Pick out each line containing the string "from".

[begin Provided material]

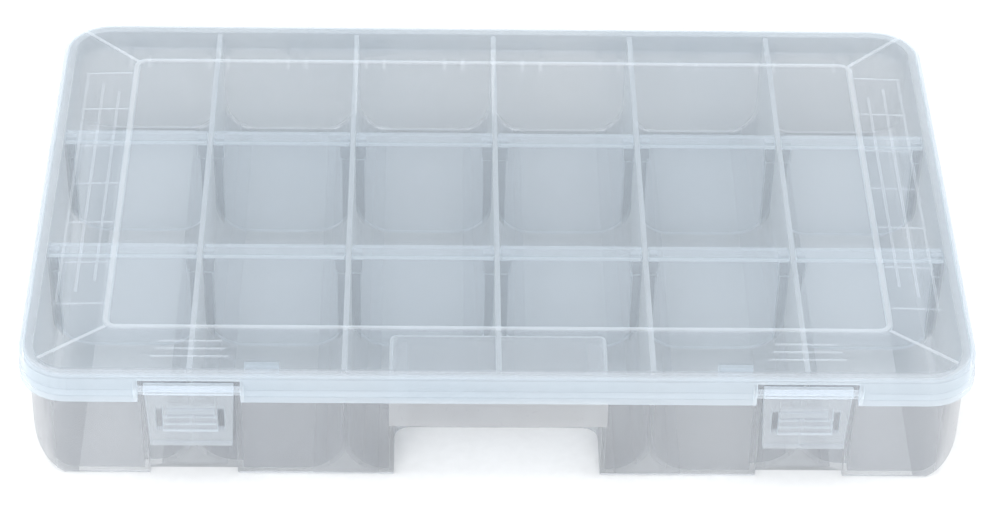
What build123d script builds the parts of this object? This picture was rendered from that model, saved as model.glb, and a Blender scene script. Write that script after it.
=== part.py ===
from build123d import *
from math import atan2, degrees
import os

# Parts organizer: a moulded tray of six rounded troughs, twelve drop-in dividers that part
# them into eighteen cells, a hinged lid and two front latches that hang on the lid.
# Millimetres. Z is up, the latches face -Y, the hinge is at +Y, and the origin lies on the
# table under the middle of the whole closed box.

os.makedirs("parts", exist_ok=True)

# ---------------------------------------------------------------- driving dimensions
column_count = 6
column_pitch = 58.0             # between the centrelines of the fixed walls
wall = 2.0                      # walls and floor of the tray
tray_width = 355.0
tray_depth = 220.6
tray_corner = 16.0              # upright corners of the tray, seen from above
trough_radius = 15.3            # inside, where a trough's floor turns up into its walls
partition_top = 51.5
rim_top = 52.3
rim_reach = 1.1                 # how far the rim and the ledge stand out of the tray
rim_height = 1.8
ledge_top = 42.8
ledge_height = 1.2

divider_row = 36.5              # from the middle of the tray to either row of dividers
divider_thickness = 1.6
divider_gap = 0.3               # between a divider and the walls beside it
divider_floor_gap = 0.2
divider_top = 51.2
divider_flange_width = 6.9
divider_flange_height = 1.6
guide_slot = divider_thickness + 0.5
guide_reach = 3.6
guide_width = 1.6
guide_top = 49.2
guide_head_reach = 4.4
guide_head_width = 2.4
guide_head_height = 7.0

pocket_width = 79.0             # handle pocket, inside
pocket_depth = 27.7
pocket_ceiling = 44.3
pocket_wall = 1.8
pocket_corner = 6.0
block_corner = 2.5              # roundings on the walls around the handle pocket
block_round = 1.4
bottom_round = 1.9              # rounding along the tray's bottom front and back edges
lip_bottom = 27.0               # the finger lip that hangs in front of the pocket
lip_top = 39.9
lip_reach = 1.6

skirt_bottom = 40.4
skirt_gap = 0.5                 # between the tray's rim and the inside of the lid's skirt
skirt = 1.6                     # thickness of the lid's skirt and top
shoulder_top = 54.2
shoulder_round = 2.4
lip_band_top = 43.2
lip_band_reach = 0.5
panel_top = 55.0
panel_width = 300.0
panel_depth = 173.6
panel_shift = 2.6               # the panel sits this far toward the latches
panel_corner = 5.5
bead_width = 2.4
bead_height = 0.8
line_width = 0.9                # the thin raised lines on the lid's slopes
line_height = 0.35
side_line_count = 3             # lines along the sides, each longer than the last
side_line_inset = 5.0
side_line_pitch = 6.8
side_line_half = 61.4
side_line_growth = 6.0
cross_line_count = 7
cross_line_pitch = 24.8
cross_line_length = 19.5
latch_line_count = 3            # lines on the front slope above each latch
latch_line_inset = 6.4
latch_line_pitch = 4.2
latch_line_length = 23.6
latch_line_growth = 2.9
hip_width = 1.4                 # ridges from the panel's corners to the lid's corners
hip_panel_inset = 2.6
hip_corner_inset = 5.2
step_band_top = 46.2
tab_x = 89.0
tab_width = 13.0
tab_height = 9.6
tab_inset = 6.0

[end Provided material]

== Final result ==
What build123d script builds the parts of this object? This picture was rendered from that model, saved as model.glb, and a Blender scene script. Write that script after it.
from build123d import *
from math import atan2, degrees
tray_corner = 16.0              # upright corners of the tray, seen from above
divider_row = 36.5              # from the middle of the tray to either row of dividers
hip_width = 1.4                 # ridges from the panel's corners to the lid's corners